The US government didn't stop with wars. It violated the civil liberties of Americans and established enormous new bureaucracies. It trampled on the rights of states and localities. It turned flying into a massive police operation. It began a series of protectionist campaigns.

The Bush administration busted the budget and saddled the country with the largest deficit in history. Congress and the presidency engaged in a transparent logrolling whereby the warmongers gave the welfare statists what they want, in exchange for which the welfare statists gave the warmongers what they want. The rest of us watched freedom melt. We did what we could, in our writings and public advocacy, but the government tide was too high to hold back.

Two years later, the themes in the press say nothing about the successes of government. All the headlines are about failure. The American people expect more, not less, terrorism. We feel less, not more, secure. Incredibly, Bin Laden, whom the Bush administration blames for 9-11, is still on the loose. The United States has more enemies than ever. Let there be no illusions: the people the United States "liberated" in Iraq and Afghanistan despise us and want us out. The United States can't even provide water and power for the people in Iraq.

Government was given the run of things after 9-11, and what did we get?

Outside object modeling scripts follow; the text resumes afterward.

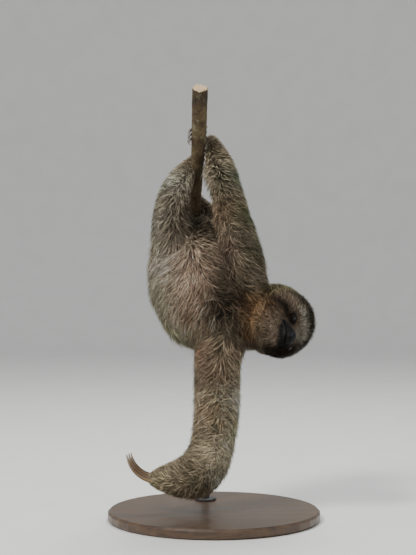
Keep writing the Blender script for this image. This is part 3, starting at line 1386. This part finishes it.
def along_claw(places):
    """0 at the claw's thick root and 1 at its point, by the distance from the root."""
    end = places[np.linalg.norm(places - places.mean(0), axis=1).argmax()]
    other = places[np.linalg.norm(places - end, axis=1).argmax()]
    near = [places[np.linalg.norm(places - spot, axis=1) < CLAW_END] for spot in (end, other)]
    girth = [np.ptp(part, axis=0).sum() for part in near]
    root = end if girth[0] > girth[1] else other
    reach = np.linalg.norm(places - root, axis=1)
    return reach / reach.max()


def make_branch():
    """Bark with low ridges, and sawn ends."""
    branch = merged_copy("branch", "branch_bark")
    with editing(branch):
        bpy.ops.mesh.subdivide(number_cuts=3)
    work(branch, "soften", "SMOOTH", factor=.5, iterations=4)
    ridges = bpy.data.textures.new("bark_ridges", "CLOUDS")
    ridges.noise_scale = RIDGE_SIZE
    ridges.noise_depth = 3
    bark = {"texture": ridges, "texture_coords": "LOCAL", "strength": RIDGE_HEIGHT, "mid_level": .5}
    work(branch, "rough", "DISPLACE", **bark)
    branch.data.shade_smooth()
    branch.data.materials.append(bark_finish())
    branch.data.materials.append(cut_wood_finish(BRANCH_TOP))
    lowest = places_of(branch.data)[:, 2].min()
    for face in branch.data.polygons:
        centre = np.array(face.center)
        on_top = centre[2] > CUT_LOWEST and np.dot(face.normal, BRANCH_FACES_UP) > .8
        on_top = on_top and np.linalg.norm(centre - BRANCH_TOP) < CUT_RADIUS
        if on_top or centre[2] < lowest + LOWER_CUT_DEPTH:
            face.material_index = 1
            face.use_smooth = False
    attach(branch, "root")
    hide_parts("branch")


def finish_stand():
    """Oiled walnut for the base and brushed steel for the rod and its collar."""
    finishes = {"stand_base": walnut_finish(), "stand_rod": steel_finish(), "stand_collar": steel_finish()}
    for node, finish in finishes.items():
        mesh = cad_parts[node].data
        for slot in range(max(1, len(mesh.materials))):
            if len(mesh.materials) > slot:
                mesh.materials[slot] = finish
            else:
                mesh.materials.append(finish)


set_camera()
make_studio()
skin = make_skin()
facts = survey(skin)
grow_coat(skin, facts)
colour_skin(skin)
make_eyes()
make_claws()
make_branch()
finish_stand()
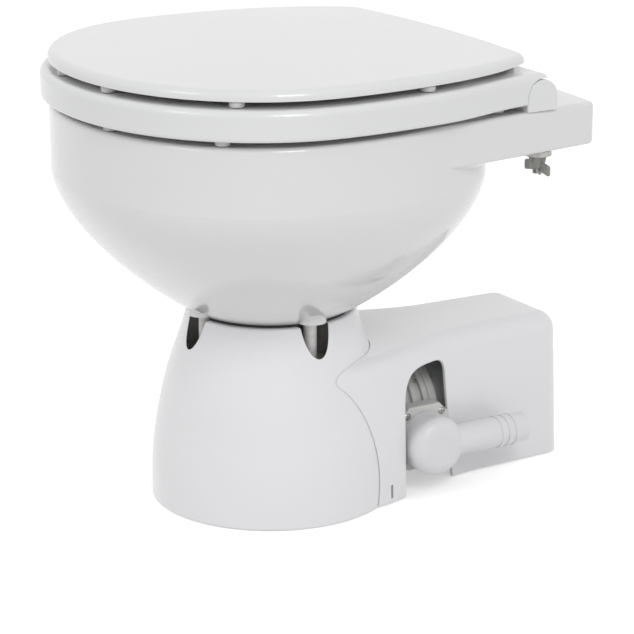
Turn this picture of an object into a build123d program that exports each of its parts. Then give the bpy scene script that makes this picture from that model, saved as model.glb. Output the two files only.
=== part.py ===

Wars, bureaucracy, debt, death, despotism, insecurity, and lots of confusing color-coded warnings from our DC masters that seem only designed to keep us ever-more dependent. Yes, government has behaved exactly as libertarianism predicted it would behave. It has abused the trust of the American people. And yet, at some level, government has benefited in the end. We have lost, they have gained.

But that moment is coming to an end, or already has. Many people have written off the miserable failure of the proposed tax increase in Alabama as a localized phenomenon, whereas in fact it points the way to a national trend. Bush is not likely to get his new suspensions of civil liberties passed. The neocons are fearful that they no longer hold enough political capital to start more wars. The public is fed up with the mess in Iraq. The much-vaunted advent of the American global empire is under fire. The propaganda no longer seems to be working.

In the real life that most of us live, the private sector is thriving. Technology gets better every day, thanks to private enterprise. The markets are giving us the security we demand, whether through private communities, private weapons, better alarm systems, and private security guards, or through better systems of information distribution and verification — again, thanks to private enterprise. Homeschooling is still on the rise. Contrary to Hillary Clinton, it is still our friends, family, and clergy who provide us comfort, not our political leaders, whom we trust less and less.

Americans are coming to their senses, and the libertarian theory of society and government is pointing the way. The times change, but the enduring principles that help us to interpret and understand the world do not. It remains true now, as then, as in the future, in saecula saeculorum, that government provides neither an effective nor a moral means for solving any human problem.

Just as Fukuyama was wrong about the "end of history," he is wrong that 9-11 means the "fall of libertarianism." Perhaps we will look back, with the right lessons in mind, and see that day as the last hurrah of the nation-state and the beginning of a renewed love of liberty and the peace, prosperity, and security it brings.